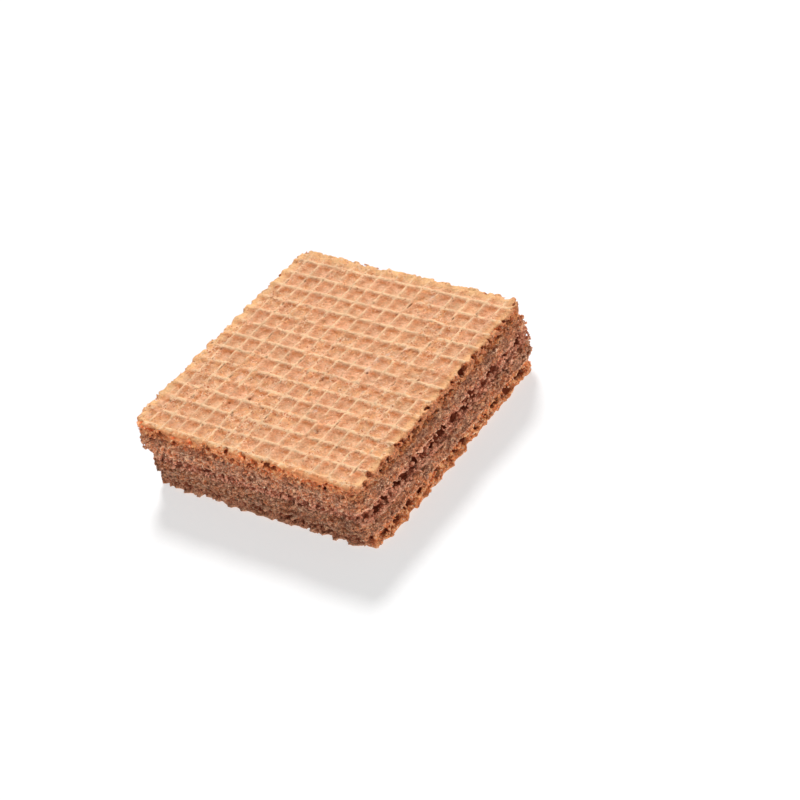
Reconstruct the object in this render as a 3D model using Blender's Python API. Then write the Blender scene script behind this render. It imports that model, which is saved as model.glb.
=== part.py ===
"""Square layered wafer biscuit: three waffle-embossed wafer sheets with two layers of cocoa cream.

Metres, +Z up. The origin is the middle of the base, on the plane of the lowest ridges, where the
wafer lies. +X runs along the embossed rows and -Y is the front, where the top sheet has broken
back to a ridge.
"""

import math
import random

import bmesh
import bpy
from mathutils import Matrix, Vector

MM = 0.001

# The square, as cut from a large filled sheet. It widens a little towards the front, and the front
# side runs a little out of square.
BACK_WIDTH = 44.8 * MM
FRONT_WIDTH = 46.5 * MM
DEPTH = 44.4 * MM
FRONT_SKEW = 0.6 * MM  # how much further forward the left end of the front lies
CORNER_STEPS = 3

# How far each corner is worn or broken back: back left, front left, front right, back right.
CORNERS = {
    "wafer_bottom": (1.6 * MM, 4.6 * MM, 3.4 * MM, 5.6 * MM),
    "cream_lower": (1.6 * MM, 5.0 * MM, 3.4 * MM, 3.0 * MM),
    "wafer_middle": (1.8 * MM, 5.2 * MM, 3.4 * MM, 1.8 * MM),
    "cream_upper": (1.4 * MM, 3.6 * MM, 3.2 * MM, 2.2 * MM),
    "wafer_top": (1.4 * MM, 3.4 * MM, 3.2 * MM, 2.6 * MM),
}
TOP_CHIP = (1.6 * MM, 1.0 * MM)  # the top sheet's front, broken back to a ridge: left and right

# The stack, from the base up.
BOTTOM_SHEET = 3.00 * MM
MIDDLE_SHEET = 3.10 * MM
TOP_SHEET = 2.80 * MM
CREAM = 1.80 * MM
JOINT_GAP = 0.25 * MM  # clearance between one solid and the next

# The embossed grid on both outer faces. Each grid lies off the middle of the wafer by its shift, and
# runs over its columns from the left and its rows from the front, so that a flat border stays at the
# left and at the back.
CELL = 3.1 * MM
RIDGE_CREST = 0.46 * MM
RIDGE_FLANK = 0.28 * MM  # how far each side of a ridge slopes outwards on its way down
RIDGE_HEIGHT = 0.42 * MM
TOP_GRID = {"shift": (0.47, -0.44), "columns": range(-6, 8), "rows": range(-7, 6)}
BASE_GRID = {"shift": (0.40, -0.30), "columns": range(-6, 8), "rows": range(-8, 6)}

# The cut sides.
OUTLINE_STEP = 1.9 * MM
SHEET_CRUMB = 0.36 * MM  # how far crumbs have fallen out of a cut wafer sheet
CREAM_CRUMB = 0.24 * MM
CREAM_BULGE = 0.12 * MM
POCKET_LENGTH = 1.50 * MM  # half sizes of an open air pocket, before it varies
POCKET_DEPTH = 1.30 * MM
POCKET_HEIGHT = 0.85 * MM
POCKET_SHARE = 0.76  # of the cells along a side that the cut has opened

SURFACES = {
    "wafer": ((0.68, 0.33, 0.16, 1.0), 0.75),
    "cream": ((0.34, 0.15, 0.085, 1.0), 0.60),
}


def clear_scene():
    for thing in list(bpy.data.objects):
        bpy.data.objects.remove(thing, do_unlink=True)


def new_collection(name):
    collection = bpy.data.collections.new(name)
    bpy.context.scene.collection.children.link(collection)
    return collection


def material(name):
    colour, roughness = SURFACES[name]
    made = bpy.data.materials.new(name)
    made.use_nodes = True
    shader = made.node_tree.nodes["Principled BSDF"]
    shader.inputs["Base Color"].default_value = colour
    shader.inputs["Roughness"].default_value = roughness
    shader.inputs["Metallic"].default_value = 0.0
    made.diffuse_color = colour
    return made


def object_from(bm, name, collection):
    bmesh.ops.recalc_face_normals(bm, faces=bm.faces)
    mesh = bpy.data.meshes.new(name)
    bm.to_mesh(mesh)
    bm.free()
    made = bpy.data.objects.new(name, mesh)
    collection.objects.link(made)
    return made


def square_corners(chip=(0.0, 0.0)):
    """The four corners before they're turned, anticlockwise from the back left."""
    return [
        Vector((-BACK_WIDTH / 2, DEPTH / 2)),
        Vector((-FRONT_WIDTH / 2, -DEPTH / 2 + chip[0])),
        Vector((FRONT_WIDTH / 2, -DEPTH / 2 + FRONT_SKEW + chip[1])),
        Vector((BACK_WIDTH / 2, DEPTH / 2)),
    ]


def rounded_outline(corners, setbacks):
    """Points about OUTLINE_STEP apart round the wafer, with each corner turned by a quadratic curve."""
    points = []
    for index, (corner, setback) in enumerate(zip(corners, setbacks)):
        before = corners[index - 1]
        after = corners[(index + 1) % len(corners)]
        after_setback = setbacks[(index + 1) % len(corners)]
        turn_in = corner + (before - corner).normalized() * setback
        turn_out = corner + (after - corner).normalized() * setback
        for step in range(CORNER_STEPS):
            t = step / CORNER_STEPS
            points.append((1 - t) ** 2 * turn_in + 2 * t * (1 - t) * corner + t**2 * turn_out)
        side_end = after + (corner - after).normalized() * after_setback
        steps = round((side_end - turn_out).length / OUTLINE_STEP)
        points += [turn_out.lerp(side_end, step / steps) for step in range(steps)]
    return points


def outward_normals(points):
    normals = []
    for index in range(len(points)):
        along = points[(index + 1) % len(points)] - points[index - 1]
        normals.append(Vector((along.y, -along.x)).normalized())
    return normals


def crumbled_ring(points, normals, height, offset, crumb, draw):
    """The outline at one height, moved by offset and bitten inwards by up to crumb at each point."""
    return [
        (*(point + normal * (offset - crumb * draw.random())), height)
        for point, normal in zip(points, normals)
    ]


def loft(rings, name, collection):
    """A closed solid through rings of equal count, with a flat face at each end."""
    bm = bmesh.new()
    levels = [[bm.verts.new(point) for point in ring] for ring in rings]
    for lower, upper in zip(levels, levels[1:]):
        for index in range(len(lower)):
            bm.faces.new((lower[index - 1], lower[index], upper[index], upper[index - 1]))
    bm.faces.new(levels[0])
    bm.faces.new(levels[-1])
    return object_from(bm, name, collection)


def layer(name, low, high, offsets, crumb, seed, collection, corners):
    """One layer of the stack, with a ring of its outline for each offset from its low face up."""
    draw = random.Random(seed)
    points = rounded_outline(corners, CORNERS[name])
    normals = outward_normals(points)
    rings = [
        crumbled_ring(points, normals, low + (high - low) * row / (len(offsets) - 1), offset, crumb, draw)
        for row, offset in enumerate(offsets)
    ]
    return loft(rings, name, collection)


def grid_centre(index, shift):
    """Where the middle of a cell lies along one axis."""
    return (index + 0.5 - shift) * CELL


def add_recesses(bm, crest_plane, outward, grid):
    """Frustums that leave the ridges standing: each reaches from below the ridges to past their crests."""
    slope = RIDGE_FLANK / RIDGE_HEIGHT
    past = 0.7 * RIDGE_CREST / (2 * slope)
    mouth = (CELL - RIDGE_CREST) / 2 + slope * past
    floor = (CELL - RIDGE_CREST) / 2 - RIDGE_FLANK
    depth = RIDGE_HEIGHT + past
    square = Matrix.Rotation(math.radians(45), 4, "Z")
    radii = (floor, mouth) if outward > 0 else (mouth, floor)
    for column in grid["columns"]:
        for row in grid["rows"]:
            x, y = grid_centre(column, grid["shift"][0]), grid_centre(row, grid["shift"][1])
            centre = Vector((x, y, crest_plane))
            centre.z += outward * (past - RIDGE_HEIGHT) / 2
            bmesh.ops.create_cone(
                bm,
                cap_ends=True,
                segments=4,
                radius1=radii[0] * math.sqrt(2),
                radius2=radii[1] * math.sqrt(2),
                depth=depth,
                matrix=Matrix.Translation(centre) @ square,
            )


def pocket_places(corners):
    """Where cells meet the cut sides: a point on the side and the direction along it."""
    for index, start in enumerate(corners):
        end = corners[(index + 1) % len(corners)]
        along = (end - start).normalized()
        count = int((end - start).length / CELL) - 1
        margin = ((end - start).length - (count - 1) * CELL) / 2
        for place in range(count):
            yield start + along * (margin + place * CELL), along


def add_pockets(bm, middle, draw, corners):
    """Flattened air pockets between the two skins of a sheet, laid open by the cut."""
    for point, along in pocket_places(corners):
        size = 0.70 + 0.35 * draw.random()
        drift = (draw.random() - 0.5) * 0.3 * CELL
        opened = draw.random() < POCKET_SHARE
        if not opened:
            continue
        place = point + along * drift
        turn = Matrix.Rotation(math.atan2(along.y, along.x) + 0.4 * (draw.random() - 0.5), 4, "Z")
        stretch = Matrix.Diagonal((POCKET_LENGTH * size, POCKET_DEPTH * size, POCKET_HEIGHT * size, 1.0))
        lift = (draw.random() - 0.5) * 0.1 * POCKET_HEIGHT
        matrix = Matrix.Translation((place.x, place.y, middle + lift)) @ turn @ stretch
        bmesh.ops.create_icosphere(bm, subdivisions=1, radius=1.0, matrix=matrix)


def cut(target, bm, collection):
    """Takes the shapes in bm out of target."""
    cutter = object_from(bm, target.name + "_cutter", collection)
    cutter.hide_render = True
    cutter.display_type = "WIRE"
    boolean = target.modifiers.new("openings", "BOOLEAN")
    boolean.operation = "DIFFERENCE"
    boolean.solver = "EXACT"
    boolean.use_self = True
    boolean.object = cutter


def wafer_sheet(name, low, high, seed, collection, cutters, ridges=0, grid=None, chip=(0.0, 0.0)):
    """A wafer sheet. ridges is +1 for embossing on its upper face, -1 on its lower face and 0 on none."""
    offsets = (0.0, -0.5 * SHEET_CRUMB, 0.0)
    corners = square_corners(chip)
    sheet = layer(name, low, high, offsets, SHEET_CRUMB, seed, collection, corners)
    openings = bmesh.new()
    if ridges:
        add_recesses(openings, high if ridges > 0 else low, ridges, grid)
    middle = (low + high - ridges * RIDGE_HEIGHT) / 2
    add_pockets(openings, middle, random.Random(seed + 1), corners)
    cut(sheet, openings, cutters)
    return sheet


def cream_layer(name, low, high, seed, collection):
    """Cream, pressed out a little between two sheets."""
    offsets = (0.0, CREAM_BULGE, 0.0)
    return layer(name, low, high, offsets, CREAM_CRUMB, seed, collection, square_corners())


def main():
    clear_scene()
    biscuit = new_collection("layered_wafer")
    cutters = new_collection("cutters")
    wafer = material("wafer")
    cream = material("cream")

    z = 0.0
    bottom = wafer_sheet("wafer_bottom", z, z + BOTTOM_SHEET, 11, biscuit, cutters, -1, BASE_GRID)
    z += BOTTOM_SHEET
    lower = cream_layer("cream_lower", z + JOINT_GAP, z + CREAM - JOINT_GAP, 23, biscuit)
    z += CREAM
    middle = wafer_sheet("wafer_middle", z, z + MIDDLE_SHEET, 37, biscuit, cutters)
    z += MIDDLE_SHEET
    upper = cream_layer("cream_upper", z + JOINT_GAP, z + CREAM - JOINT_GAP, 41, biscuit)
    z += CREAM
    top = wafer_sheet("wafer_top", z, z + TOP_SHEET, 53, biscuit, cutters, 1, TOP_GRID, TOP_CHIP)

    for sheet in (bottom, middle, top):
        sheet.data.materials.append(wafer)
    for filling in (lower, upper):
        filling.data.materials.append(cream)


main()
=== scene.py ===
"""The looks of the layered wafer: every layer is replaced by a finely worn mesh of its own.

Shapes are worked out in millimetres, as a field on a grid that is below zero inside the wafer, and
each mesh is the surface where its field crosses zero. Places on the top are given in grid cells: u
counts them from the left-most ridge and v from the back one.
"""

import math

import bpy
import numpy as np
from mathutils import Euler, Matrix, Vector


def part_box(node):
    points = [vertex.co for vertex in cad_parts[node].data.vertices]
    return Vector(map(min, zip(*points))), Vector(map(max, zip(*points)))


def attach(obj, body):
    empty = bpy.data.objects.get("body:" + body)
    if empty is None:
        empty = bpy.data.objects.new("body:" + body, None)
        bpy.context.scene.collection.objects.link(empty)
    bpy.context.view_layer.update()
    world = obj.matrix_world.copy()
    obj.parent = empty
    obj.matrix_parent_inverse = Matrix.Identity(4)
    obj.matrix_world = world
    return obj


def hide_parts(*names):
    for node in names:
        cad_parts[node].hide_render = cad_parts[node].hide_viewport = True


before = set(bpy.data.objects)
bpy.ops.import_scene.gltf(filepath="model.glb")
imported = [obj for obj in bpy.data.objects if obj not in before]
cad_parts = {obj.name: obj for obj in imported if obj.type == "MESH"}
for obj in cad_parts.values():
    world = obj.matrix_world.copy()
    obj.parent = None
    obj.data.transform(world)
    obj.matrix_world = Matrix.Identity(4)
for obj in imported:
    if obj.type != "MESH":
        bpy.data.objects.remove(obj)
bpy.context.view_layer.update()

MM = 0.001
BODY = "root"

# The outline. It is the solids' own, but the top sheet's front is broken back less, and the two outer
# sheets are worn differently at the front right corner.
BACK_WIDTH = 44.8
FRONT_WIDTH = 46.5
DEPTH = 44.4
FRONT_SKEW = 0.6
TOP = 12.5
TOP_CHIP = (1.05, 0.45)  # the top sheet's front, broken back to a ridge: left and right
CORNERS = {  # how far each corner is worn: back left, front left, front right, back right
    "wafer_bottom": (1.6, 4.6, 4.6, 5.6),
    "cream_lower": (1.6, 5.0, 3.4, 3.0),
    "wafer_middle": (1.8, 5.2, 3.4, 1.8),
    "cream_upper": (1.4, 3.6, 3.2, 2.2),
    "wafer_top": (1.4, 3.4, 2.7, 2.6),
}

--

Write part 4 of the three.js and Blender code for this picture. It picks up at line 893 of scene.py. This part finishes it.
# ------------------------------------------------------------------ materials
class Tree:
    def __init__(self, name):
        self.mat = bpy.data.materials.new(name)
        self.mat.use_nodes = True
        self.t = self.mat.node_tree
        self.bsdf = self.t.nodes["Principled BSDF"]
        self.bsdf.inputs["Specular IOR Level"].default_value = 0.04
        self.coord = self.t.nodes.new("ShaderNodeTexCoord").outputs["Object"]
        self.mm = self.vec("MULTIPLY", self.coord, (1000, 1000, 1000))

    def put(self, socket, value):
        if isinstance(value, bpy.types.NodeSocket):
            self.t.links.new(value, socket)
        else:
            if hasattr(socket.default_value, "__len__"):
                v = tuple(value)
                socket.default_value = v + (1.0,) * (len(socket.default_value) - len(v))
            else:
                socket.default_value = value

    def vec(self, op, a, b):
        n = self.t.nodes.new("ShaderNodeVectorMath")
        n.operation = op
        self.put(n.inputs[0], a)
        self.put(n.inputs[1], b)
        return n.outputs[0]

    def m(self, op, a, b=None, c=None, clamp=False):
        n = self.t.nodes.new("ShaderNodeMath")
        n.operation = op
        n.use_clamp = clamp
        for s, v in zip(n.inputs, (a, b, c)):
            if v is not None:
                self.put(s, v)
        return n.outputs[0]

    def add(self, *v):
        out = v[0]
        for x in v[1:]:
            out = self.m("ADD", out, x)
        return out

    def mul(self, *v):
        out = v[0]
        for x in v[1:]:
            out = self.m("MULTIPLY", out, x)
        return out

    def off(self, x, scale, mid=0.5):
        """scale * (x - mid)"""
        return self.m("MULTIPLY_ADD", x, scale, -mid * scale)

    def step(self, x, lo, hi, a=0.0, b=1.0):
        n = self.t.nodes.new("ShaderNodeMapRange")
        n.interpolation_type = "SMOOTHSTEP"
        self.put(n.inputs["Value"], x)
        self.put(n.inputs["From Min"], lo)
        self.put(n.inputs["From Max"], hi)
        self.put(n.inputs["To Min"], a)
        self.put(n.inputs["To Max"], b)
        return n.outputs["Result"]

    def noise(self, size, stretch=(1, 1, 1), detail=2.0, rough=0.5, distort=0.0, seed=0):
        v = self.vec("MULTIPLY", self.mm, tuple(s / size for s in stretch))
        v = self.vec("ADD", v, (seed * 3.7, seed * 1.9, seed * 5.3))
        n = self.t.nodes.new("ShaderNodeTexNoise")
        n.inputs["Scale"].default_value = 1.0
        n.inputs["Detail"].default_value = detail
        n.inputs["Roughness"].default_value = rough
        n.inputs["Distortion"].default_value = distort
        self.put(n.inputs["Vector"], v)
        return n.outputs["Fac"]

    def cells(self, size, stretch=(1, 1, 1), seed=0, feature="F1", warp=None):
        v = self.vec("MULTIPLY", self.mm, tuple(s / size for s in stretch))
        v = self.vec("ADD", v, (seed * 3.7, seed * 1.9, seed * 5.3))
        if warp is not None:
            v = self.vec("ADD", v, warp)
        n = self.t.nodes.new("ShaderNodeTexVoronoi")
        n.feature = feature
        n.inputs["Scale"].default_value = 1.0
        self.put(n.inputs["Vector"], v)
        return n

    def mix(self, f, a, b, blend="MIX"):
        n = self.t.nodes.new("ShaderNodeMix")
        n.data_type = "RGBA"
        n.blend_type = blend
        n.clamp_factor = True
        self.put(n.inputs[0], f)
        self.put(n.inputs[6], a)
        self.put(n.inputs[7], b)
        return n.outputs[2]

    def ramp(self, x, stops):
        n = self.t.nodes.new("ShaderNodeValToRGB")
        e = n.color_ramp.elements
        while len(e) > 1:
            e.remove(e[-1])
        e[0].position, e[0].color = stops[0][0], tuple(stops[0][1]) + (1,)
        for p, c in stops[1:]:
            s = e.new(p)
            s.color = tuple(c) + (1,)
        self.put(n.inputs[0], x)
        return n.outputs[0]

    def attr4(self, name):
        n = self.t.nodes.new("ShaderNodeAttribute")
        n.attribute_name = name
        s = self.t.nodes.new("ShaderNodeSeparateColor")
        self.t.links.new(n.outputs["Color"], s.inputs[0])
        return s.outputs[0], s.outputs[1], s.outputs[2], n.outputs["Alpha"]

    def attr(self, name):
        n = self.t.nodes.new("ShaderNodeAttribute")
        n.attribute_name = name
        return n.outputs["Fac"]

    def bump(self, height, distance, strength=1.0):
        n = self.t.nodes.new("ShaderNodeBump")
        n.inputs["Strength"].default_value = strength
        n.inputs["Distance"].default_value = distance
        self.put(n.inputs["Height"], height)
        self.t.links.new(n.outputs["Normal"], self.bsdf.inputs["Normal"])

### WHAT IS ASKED
Exactly reproduce the lines that run from the line bearing "Reconstruct the object" through the line bearing "CORNER_STEPS = 3", with both end lines included.

### TASK RESULT
Reconstruct the object in this render as a 3D model using Blender's Python API. Then write the Blender scene script behind this render. It imports that model, which is saved as model.glb.
=== part.py ===
"""Square layered wafer biscuit: three waffle-embossed wafer sheets with two layers of cocoa cream.

Metres, +Z up. The origin is the middle of the base, on the plane of the lowest ridges, where the
wafer lies. +X runs along the embossed rows and -Y is the front, where the top sheet has broken
back to a ridge.
"""

import math
import random

import bmesh
import bpy
from mathutils import Matrix, Vector

MM = 0.001

# The square, as cut from a large filled sheet. It widens a little towards the front, and the front
# side runs a little out of square.
BACK_WIDTH = 44.8 * MM
FRONT_WIDTH = 46.5 * MM
DEPTH = 44.4 * MM
FRONT_SKEW = 0.6 * MM  # how much further forward the left end of the front lies
CORNER_STEPS = 3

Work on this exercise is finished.